ARIES Recovery Phases#

During a crash the following is ran

  1. Analysis (Checkpoint)

    If checkpoint exists, figure out which transaction was commited since checkpoint and which failed.

    • End record

      • Remove transaction from table

    • Update record

      • If the page is not in the dirty page table, add to it. Set recLSN=LSN

    • Else

      • Add transaction to table. Set lastLSN=LSN

      • change transaction status on commit.

  2. REDO

    Redo all actions since the smallest recLSN in the dirty page.

    • Start at the smallest recLSN (oldest update log that dirtied the page).

    • For each CLR, REDO the aciton unless either

      • Affected page isn’t in the dirty page table

      • Affected page is in the dirty page table but has recLSN > LSN

      • pageLSN >= LSN

    • Apply REDO:

      • Reapply logged action

      • Set pageLSN=LSN

  3. UNDO Undo the effects of the failed transaction.

    • Start with the transaction with the largest lastLSN. For each transaction lastLSN (stored in a list of undo),

      • If the lastLSN log is a CLR

        • Add the nextLSN to the undo list if it isn’t null.

        • Otherwise write an end record.

      • Otherwise the record is an update

        • Write a CLR for the undo in the log.

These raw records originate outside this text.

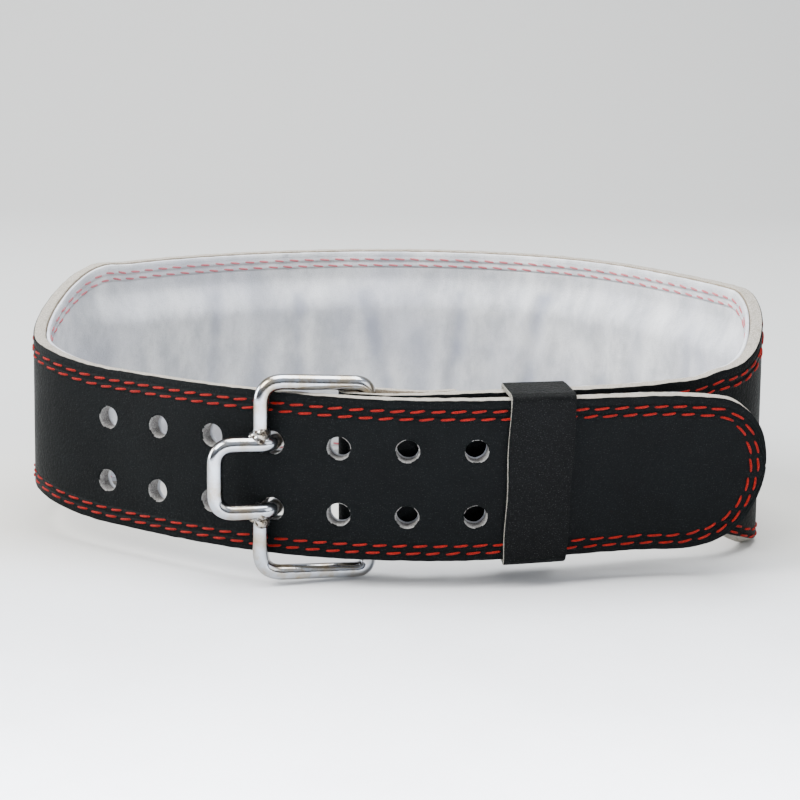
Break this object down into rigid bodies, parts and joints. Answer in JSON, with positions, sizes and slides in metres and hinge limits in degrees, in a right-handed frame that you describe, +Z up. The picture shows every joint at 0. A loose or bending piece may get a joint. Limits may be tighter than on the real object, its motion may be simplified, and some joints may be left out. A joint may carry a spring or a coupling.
{
  "type": "weightlifting belt",
  "caption": "Black leather weightlifting belt with red stitching, pale suede lining, welded wire buckle hooked into its prong holes, and a keeper loop",
  "frame": {"origin": "middle of the belt's box in plan, on the surface it stands on", "axes": "+X along the fastened front to the viewer's right, +Y from the buckle to the back, +Z up"},
  "size_m": [0.303, 0.1926, 0.1025],
  "materials": {
    "black_leather": "fine pebble grain, half gloss, pale raw edges, red stitching",
    "pale_suede": "brushed suede, matt, over a foam pad at the back",
    "polished_steel": "polished wire with dark weld beads",
    "keeper_leather": "fine pebble grain, half gloss, pale raw edges"
  },
  "bodies": {
    "root": {"belt_leather": "black_leather", "suede_lining": "pale_suede", "buckle": "polished_steel", "keeper_loop": "keeper_leather"}
  },
  "joints": []
}
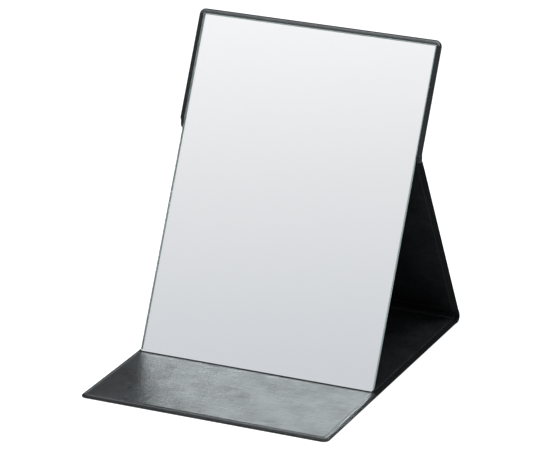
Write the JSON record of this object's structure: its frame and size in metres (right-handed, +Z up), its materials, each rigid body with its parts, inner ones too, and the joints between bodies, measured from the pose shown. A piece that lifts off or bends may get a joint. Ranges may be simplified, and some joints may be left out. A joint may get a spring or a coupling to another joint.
{
  "type": "folding countertop mirror",
  "caption": "Folding leatherette countertop mirror standing as a tent: a glass leaf leans on a hinged prop panel over a flat base flap, and folds up like a book.",
  "frame": {"origin": "on the table, at the centre of the outline that the standing mirror covers", "axes": "+Z up; +Y from the user's side towards the prop at the back; +X across the width, to the user's right"},
  "size_m": [0.154, 0.2128, 0.191],
  "materials": {
    "leatherette": "satin",
    "lining": "satin",
    "grey_board": "matte",
    "levelling_paper": "matte",
    "bonding_tape": "matte",
    "safety_film": "satin",
    "mirror_glass": "polished"
  },
  "bodies": {
    "flap": {"flap_outer_skin": "leatherette", "flap_board": "grey_board", "flap_levelling_sheet": "levelling_paper", "flap_lining": "lining"},
    "spine": {"spine_outer_skin": "leatherette", "spine_lining": "lining"},
    "prop": {"prop_outer_skin": "leatherette", "prop_board": "grey_board", "prop_levelling_sheet": "levelling_paper", "prop_lining": "lining"},
    "leaf": {"mirror_glass": "mirror_glass", "safety_film": "safety_film", "mounting_tape_1": "bonding_tape", "mounting_tape_2": "bonding_tape", "mounting_tape_3": "bonding_tape", "mounting_tape_4": "bonding_tape", "lining_anchor_strip": "lining", "upper_board": "grey_board", "rim_spacer": "grey_board", "upper_outer_skin": "leatherette"}
  },
  "joints": [
    {"name": "stand_angle", "type": "hinge", "parent": "flap", "child": "spine", "pos_m": [0, 0.1047, 0.00042], "axis": [-1, 0, 0], "range_deg": [-15, 25]},
    {"name": "cover_opening", "type": "hinge", "parent": "spine", "child": "prop", "pos_m": [0, 0.10615, 0.00301], "axis": [-1, 0, 0], "range_deg": [0, 96]},
    {"name": "mirror_tilt", "type": "hinge", "parent": "prop", "child": "leaf", "pos_m": [0, 0.03112, 0.12557], "axis": [1, 0, 0], "range_deg": [-33.6, 56]}
  ],
  "couplings": [
    {"joint": "stand_angle", "follows": "mirror_tilt", "ratio": 0.446}
  ]
}
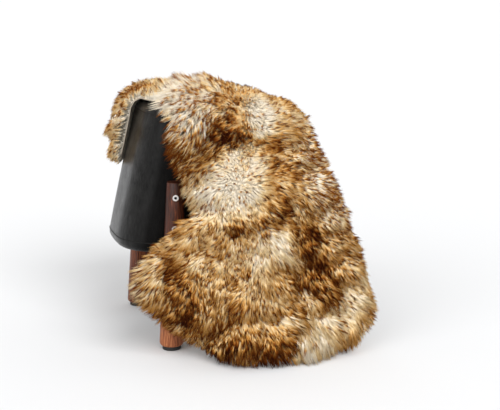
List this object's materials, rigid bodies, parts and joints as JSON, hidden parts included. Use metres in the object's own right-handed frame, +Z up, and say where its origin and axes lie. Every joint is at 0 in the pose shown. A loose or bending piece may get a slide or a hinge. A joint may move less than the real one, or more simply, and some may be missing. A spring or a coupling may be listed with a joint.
{
  "type": "sheepskin on a tub chair",
  "caption": "Whole long-wool sheepskin thrown over the back corner and one side of a small leather tub chair with round wooden legs.",
  "frame": {"origin": "on the floor, under the middle of the whole thing's outline", "axes": "+X the way the chair faces, +Y from the side the skin falls down to the other side, +Z up"},
  "size_m": [0.7465, 0.8396, 0.8029],
  "materials": {
    "wool": "long clumped wool, cream at the roots, golden tan with dark brown tips",
    "leather": "soft charcoal black leather with a low sheen",
    "walnut": "reddish brown wood, satin lacquer",
    "pad": "matt black",
    "steel": "satin",
    "dark_steel": "black oxide"
  },
  "bodies": {
    "root": {"sheepskin": "wool", "wool_flap_tip": "wool", "wool_flap_near": "wool", "wool_rear_rim": "wool", "wool_near_left": "wool", "wool_lobe_top": "wool", "wool_lobe_foot": "wool", "wool_hem_left": "wool", "wool_hem_right": "wool", "wool_right_foot": "wool", "wool_right_side": "wool", "wool_inner_edge": "wool", "wool_flap_far": "wool", "shell": "leather", "seat_base": "leather", "seat_pad": "leather", "leg_rear_near": "walnut", "leg_rear_far": "walnut", "leg_front_near": "walnut", "leg_front_far": "walnut", "glide_rear_near": "pad", "glide_rear_far": "pad", "glide_front_near": "pad", "glide_front_far": "pad", "washer_rear_near_upper": "steel", "washer_rear_near_lower": "steel", "washer_rear_far_upper": "steel", "washer_rear_far_lower": "steel", "washer_front_near_upper": "steel", "washer_front_near_lower": "steel", "washer_front_far_upper": "steel", "washer_front_far_lower": "steel", "bolt_rear_near_upper": "dark_steel", "bolt_rear_near_lower": "dark_steel", "bolt_rear_far_upper": "dark_steel", "bolt_rear_far_lower": "dark_steel", "bolt_front_near_upper": "dark_steel", "bolt_front_near_lower": "dark_steel", "bolt_front_far_upper": "dark_steel", "bolt_front_far_lower": "dark_steel"}
  },
  "joints": []
}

        • Perform the undo.

        • Add the prevLSN to the list of undo

SQL Commands#

  • BEGIN

    Start a transaction that won’t commit until the COMMIT is ran.

  • COMMIT

    Commit the transaction if all transactions above (until the BEGIN) suceeded.

  • ROLLBACK

    Rollback the transaction.

  • SAVEPOINT <name>

    Save the current.

  • RELEASE SAVEPOINT <name>

    Delete the savepoint.

  • ROLLBACK TO SAVEPOINT <name>

    Rollback to the savepoint.

Why Database Crash?#

From the most common to least:

  1. Operation Error

    The user caused the error.

  2. Configuration Error

    Error on requirements (e.g., disk space, file permission, etc).

  3. Software Failure

    Bugs (DBMS bugs, security flaws, OS bugs, etc).

  4. Hardware Failure